作家が死んだ後も作品は続く。株式会社は創業者が亡くなっても続く。有名人が死んでもその人のツイートは残り続ける。研究者が死んでもその人の論文は50年後も引用される。ゴッホは死んだ後に作品が売れた。私たちが死んでも、私たちの話し方を真似たAIが私の代わりに生き続ける。
本記事は、「死後も生き続ける作者の魂」について考える。
- 作者の死後も続く『ゴルゴ13』
- 創業者が死んでも会社は潰れない
- 研究者の魂は、論文となって死後に生き続ける
- 藝術家は死後に作品が有名になることも
- デジタルの世界でみんなそうなる
- 生きているうちにたくさんアウトプットしよう
作者の死後も続く『ゴルゴ13』
漫画『ゴルゴ13』は、作者さいとう・たかをの死後も、さいとう・プロダクションによって連載が続いている。
さいとう・プロダクション設立後は、作品制作過程における分業化をはかり、脚本部門を設けるなどマンガ界に革新をもたらした。(中略)なお「ゴルゴ13」が連載中のビッグコミック(小学館)の公式サイトでは、今後の連載について言及。さいとうが生前から「自分抜きでも『ゴルゴ13』は続いていってほしい」という希望を持っていたことを受け、「さいとう・たかを氏のご遺志を継いださいとう・プロダクションが作画を手がけ、加えて脚本スタッフと我々ビッグコミック編集部とで力を合わせ『ゴルゴ13』の連載を継続していく所存です」とコメントを寄せた*1。
創業者が死んでも会社は潰れない
会社は、創業者が死んだ後も潰れるわけではない。
経済学の大家である岩井克人は、法人を「自然人ではないものの法律上の人格が認められ、それゆえに権利・義務の主体となる存在のことである。法人化された企業である会社は、モノでありながらヒトであるという二面性を持つ」と表現する*2。
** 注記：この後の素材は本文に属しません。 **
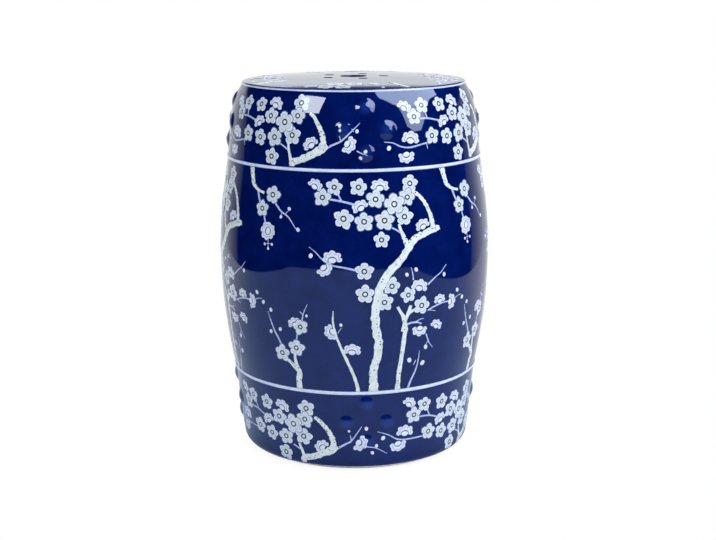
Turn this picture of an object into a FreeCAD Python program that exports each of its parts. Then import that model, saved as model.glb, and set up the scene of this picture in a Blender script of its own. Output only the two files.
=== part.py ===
import FreeCAD, Part
import math
import os

# Ceramic garden stool: a barrel-shaped drum stool of luted leather-hard sections.
# The stool stands on a bare foot ring. A flared base band, a two-part belly and a
# shoulder band are stacked on it, and a crowned, pierced seat closes the top.
# Raised lines cover the joints of the bands, and domed bosses stand in diamonds of
# four on both bands. Lengths are millimetres, +Z is up, and the origin is the centre
# of the foot on the floor.

V = FreeCAD.Vector

# Heights of the sections, from the floor up
foot_reveal = 2.5            # bare foot that shows under the glazed base band
base_band_height = 98.5
lower_belly_height = 144.0
upper_belly_height = 115.4
shoulder_height = 85.4
neck_height = 30.0           # straight top of the upper belly, under its line
shoulder_turn_height = 46.0  # top of the shoulder that rounds inwards
crown_rise = 4.2             # seat's centre above its edge

# Outer radius of the drum at its waist, and how far the wall draws in from there
belly_radius = 165.0
lower_line_draw = 15.0
base_draw = 11.0             # from the lower line to the foot of the base band's flare
neck_draw = 8.0
upper_line_draw = 11.8
turn_draw = 3.7              # from the upper line to where the shoulder turns inwards
rim_draw = 14.7              # from there to the rim
base_corner_radius = 12.2

# Walls and joints
wall = 7.5
seat_thickness = 9.0
bevel_rise = 4.0             # the bevelled joint's rise from the outer to the inner wall
slip_gap = 0.2               # layer of slip round the spigots of the seat and the foot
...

創業者が死んだとしても、法的に認められた「ヒト」としての会社は存続する。
研究者の魂は、論文となって死後に生き続ける
研究者が50年前の論文を引用するとき、その論文を書いた当本人はもう亡くなっている、なんてことは日常茶飯事だ。極端な例を出すと、フェルマーの小定理が代表的だろう。フランスの数学者フェルマーは、その昔、フェルマーの小定理と呼ばれる素数に関する定理を発見した。その330年後、アメリカの3人の数学者が、フェルマーの小定理を用いて「RSA暗号」を開発した*3。この暗号は、今日のインターネットにおける暗号化に役立っている。
フェルマーの頭脳が、330年の時を経てインターネットに生かされたのだ。
藝術家は死後に作品が有名になることも
作曲家、小説家、画家は、死後に作品が有名になることも多い。
ゴッホ、モネ、ゴーギャンなど、彼らの魂は作品の中で今日の私たちを魅了する。
デジタルの世界でみんなそうなる
上記の話は、学術や藝術といった一部の人たちだけの話ではない。
我々も、Twitterやブログを通して、死後も魂が残る。休止したアーティストのツイートは今でも見れるし、このブログ記事も2100年の人類が読んでいるかもしれない。
AIが発展した現代社会では、親が亡くなっても彼らの音声データさえあれば、子供に読み聞かせできる。
生きているうちにたくさんアウトプットしよう
上記の例を参考にして我々ができることは、以下の二つだ。
①自分の伝えたいことを、会社/絵/音楽/小説/SNS に込める
②自分が死んだ後も後世に多くを伝えられるよう、生きているうちに①を繰り返す
自分がいなくても回る、だが自分が社会に対して行いたかったビジョンは残される株式会社を起業しても良い。ネットで漫画を投稿しても良い。100年後の子供達に伝えたいことをツイートしても良い。歴史的な文脈に自分を位置づけることで、自分の魂を死後も生かせられる*4。
*1:コミックナタリー編集部「さいとう・たかをが膵臓がんのため死去、『ゴルゴ13』の連載は継続」、コミックナタリー、https://natalie.mu/comic/news/447132
*2:岩井克人(2009年)『会社はこれからどうなるのか』、平凡社
*3:菅谷孝(2007年)「RSA暗号 ~360年の時を越えて~ (数学科)」、富山大学理学部広報委員会情報・広報部会、https://www.sci.u-toyama.ac.jp/topics_old/topicsOctober2007.html
*4:もっとも、「後世に何か残したいという気持ちが全く湧かない」という考えも尊重されるべきだ。